PROBLEM STATEMENT: Write out all the data again, exactly as it stands.

== == ==

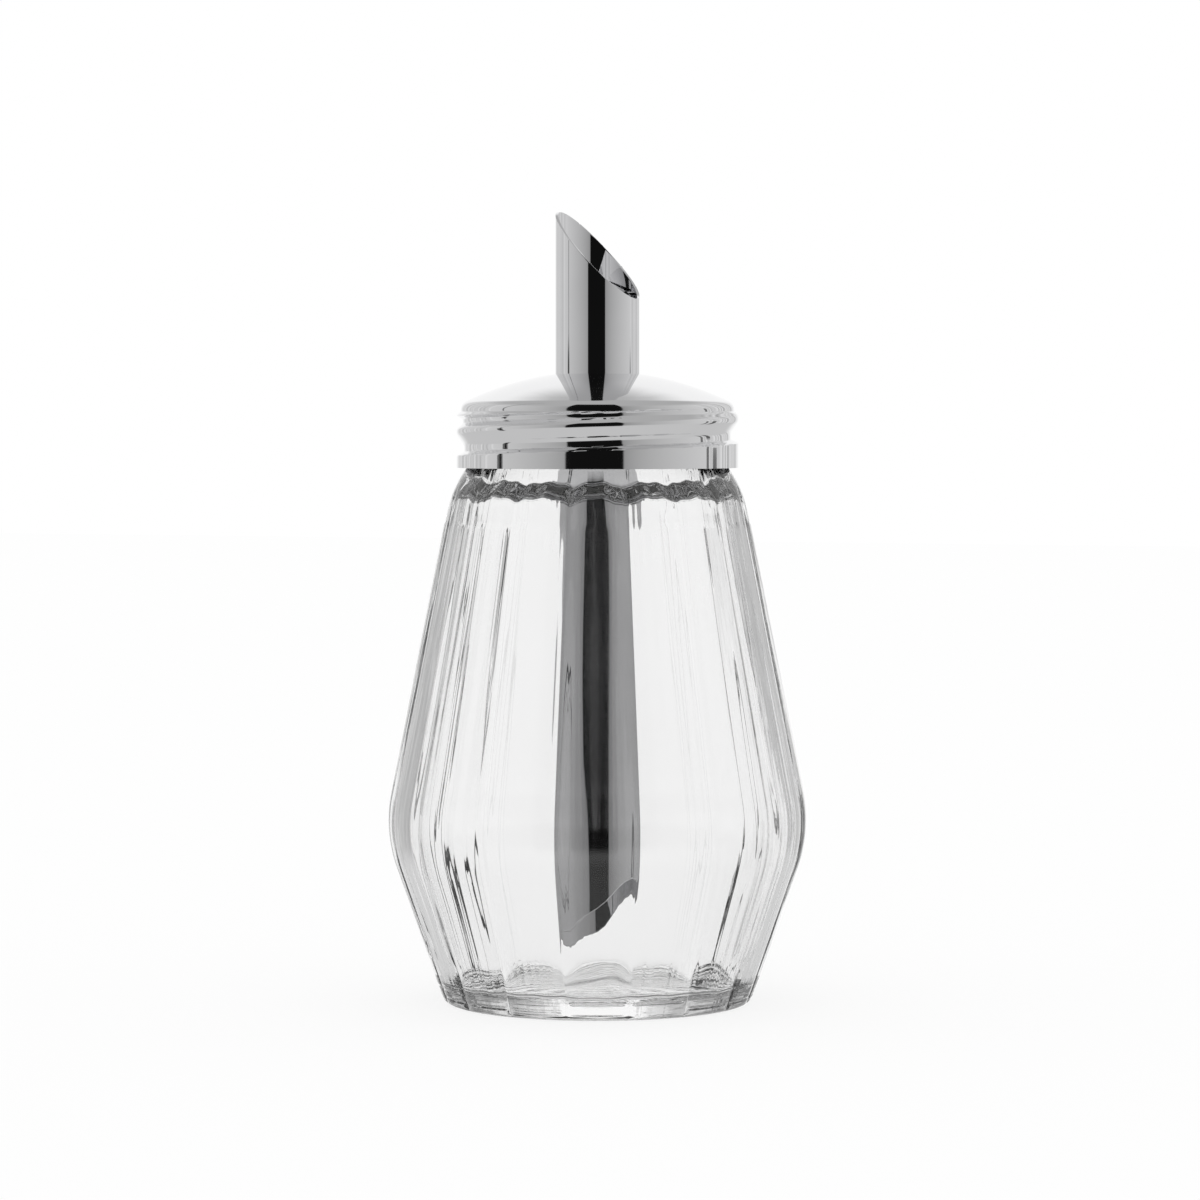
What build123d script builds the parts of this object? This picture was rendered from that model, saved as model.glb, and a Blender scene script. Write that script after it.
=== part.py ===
"""Sugar dispenser: a panelled glass jar, a screw cap, a mitred pouring tube and a flap in its mouth.

Millimetres. +Z is up, the origin is the centre of the base, and +X is the way it pours.
"""
import os
from math import atan, cos, pi, radians, sin, sqrt, tan

from build123d import *

os.makedirs("parts", exist_ok=True)

# Glass jar
foot_radius = 29.1           # middle of a panel, carried straight down to the table
belly_radius = 40.7          # where the two cones would meet
belly_height = 32.6
neck_cone_radius = 27.2      # middle of a panel, carried up to cone_top_height
cone_top_height = 100.5
belly_blend = 27.0
belly_steps = 6              # rings of panels that round the belly off
panel_count = 16
valley_ratio = 0.982         # a valley between two panels, as a share of the radius at a panel's middle
contact_radius = 27.4
foot_corner_height = 2.9
foot_corner_radius = 30.1
shoulder_start = (29.05, 91.0)
shoulder_middle = (27.4, 96.8)
shoulder_end = (24.9, 101.4)
neck_radius = 24.4
rim_height = 112.6
bore_radius = 21.5
floor_height = 5.0
wall = 2.9
push_up_radius = 22.0
push_up_depth = 1.2
push_up_slope = 1.5
cavity_floor_radius = 28.0
cavity_top_height = 92.0
bore_start_height = 99.5
cavity_blends = (6.0, 24.0, 5.0, 3.0)    # floor, belly, shoulder and neck
rim_rounding = 0.7

# Thread: right-handed, one start. The cap's rolled groove turns under the ridge on the glass
pitch = 5.0
thread_middle_height = 106.1     # centre of the groove at thread_middle_angle
thread_middle_angle = -67.5
groove_low = 103.5
groove_high = 111.2
groove_radius = 25.35            # outside of the sheet at the groove's bottom
groove_bottom = (-0.5, 0.8)      # heights from the groove's centre
groove_mouth = (-1.2, 2.6)
groove_reach = 0.2
ridge_low = 102.8                # height of the groove's centre where the ridge starts
ridge_high = 107.7
ridge_offset = 3.05              # height of the ridge above the groove's centre
ridge_crest_radius = 25.8
ridge_crest = (-0.2, 0.2)
ridge_root = (-1.9, 0.9)

# Screw cap
sheet = 0.5
wall_radius = 26.8
wall_top = 111.4
skirt_top = 104.0
skirt_radius = 27.0
skirt_bottom = 101.4
hem_thickness = 0.6
hem_height = 0.9
dome_radius = 57.0
dome_top = 119.8
dome_edge_radius = 24.5
shoulder_radius = 26.0
shoulder_height = 112.9
shoulder_drop = 0.7
shoulder_round = (0.45, 0.8)
seal_inner_radius = 21.7
seal_outer_radius = 24.2
seal_thickness = 0.9
seal_gap = 0.1

# Pouring tube
tube_radius = 7.5
tube_wall = 0.4
mouth_middle_height = 141.8
mouth_slope = 1.11               # fall of the mouth towards +X, per millimetre
intake_middle_height = 16.5
intake_slope = 1.0               # rise of the lower end towards +X
collar_radius = 10.6
collar_bottom = 116.4
collar_gap = 0.05

# Flap and its pin
pin_radius = 0.5
pin_x = 2.0
flap_rise = radians(26)          # rise of the closed flap away from the pouring side
flap_front_height = 133.3        # top of the flap, carried on to the tube's front wall
flap_thickness = 0.5
flap_half_width = 6.6
flap_gap = 0.12                  # between the flap's ends and the tube's bore
sleeve_radius = 1.05
sleeve_clearance = 0.04
sleeve_half_width = 5.0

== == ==

SOLVED PROBLEM:
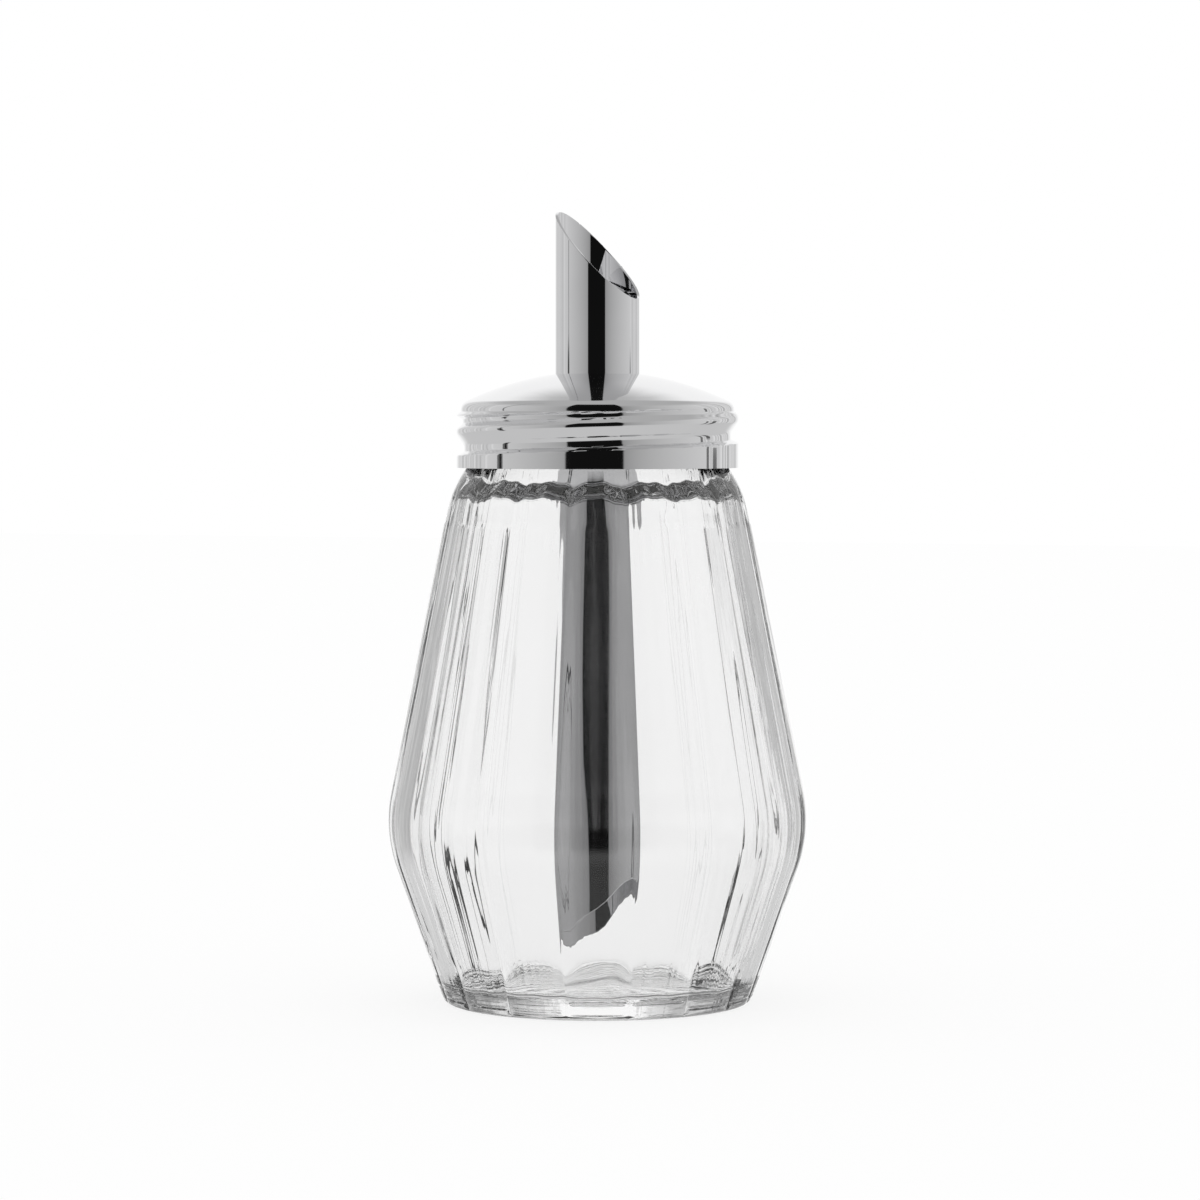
What build123d script builds the parts of this object? This picture was rendered from that model, saved as model.glb, and a Blender scene script. Write that script after it.
=== part.py ===
"""Sugar dispenser: a panelled glass jar, a screw cap, a mitred pouring tube and a flap in its mouth.

Millimetres. +Z is up, the origin is the centre of the base, and +X is the way it pours.
"""
import os
from math import atan, cos, pi, radians, sin, sqrt, tan

from build123d import *

os.makedirs("parts", exist_ok=True)

# Glass jar
foot_radius = 29.1           # middle of a panel, carried straight down to the table
belly_radius = 40.7          # where the two cones would meet
belly_height = 32.6
neck_cone_radius = 27.2      # middle of a panel, carried up to cone_top_height
cone_top_height = 100.5
belly_blend = 27.0
belly_steps = 6              # rings of panels that round the belly off
panel_count = 16
valley_ratio = 0.982         # a valley between two panels, as a share of the radius at a panel's middle
contact_radius = 27.4
foot_corner_height = 2.9
foot_corner_radius = 30.1
shoulder_start = (29.05, 91.0)
shoulder_middle = (27.4, 96.8)
shoulder_end = (24.9, 101.4)
neck_radius = 24.4
rim_height = 112.6
bore_radius = 21.5
floor_height = 5.0
wall = 2.9
push_up_radius = 22.0
push_up_depth = 1.2
push_up_slope = 1.5
cavity_floor_radius = 28.0
cavity_top_height = 92.0
bore_start_height = 99.5
cavity_blends = (6.0, 24.0, 5.0, 3.0)    # floor, belly, shoulder and neck
rim_rounding = 0.7

# Thread: right-handed, one start. The cap's rolled groove turns under the ridge on the glass
pitch = 5.0
thread_middle_height = 106.1     # centre of the groove at thread_middle_angle
thread_middle_angle = -67.5
groove_low = 103.5
groove_high = 111.2
groove_radius = 25.35            # outside of the sheet at the groove's bottom
groove_bottom = (-0.5, 0.8)      # heights from the groove's centre
groove_mouth = (-1.2, 2.6)
groove_reach = 0.2
ridge_low = 102.8                # height of the groove's centre where the ridge starts
ridge_high = 107.7
ridge_offset = 3.05              # height of the ridge above the groove's centre
ridge_crest_radius = 25.8
ridge_crest = (-0.2, 0.2)
ridge_root = (-1.9, 0.9)

# Screw cap
sheet = 0.5
wall_radius = 26.8
wall_top = 111.4
skirt_top = 104.0
skirt_radius = 27.0
skirt_bottom = 101.4
hem_thickness = 0.6
hem_height = 0.9
dome_radius = 57.0
dome_top = 119.8
dome_edge_radius = 24.5
shoulder_radius = 26.0
shoulder_height = 112.9
shoulder_drop = 0.7
shoulder_round = (0.45, 0.8)
seal_inner_radius = 21.7
seal_outer_radius = 24.2
seal_thickness = 0.9
seal_gap = 0.1

# Pouring tube
tube_radius = 7.5
tube_wall = 0.4
mouth_middle_height = 141.8
mouth_slope = 1.11               # fall of the mouth towards +X, per millimetre
intake_middle_height = 16.5
intake_slope = 1.0               # rise of the lower end towards +X
collar_radius = 10.6
collar_bottom = 116.4
collar_gap = 0.05

# Flap and its pin
pin_radius = 0.5
pin_x = 2.0
flap_rise = radians(26)          # rise of the closed flap away from the pouring side
flap_front_height = 133.3        # top of the flap, carried on to the tube's front wall
flap_thickness = 0.5
flap_half_width = 6.6
flap_gap = 0.12                  # between the flap's ends and the tube's bore
sleeve_radius = 1.05
sleeve_clearance = 0.04
sleeve_half_width = 5.0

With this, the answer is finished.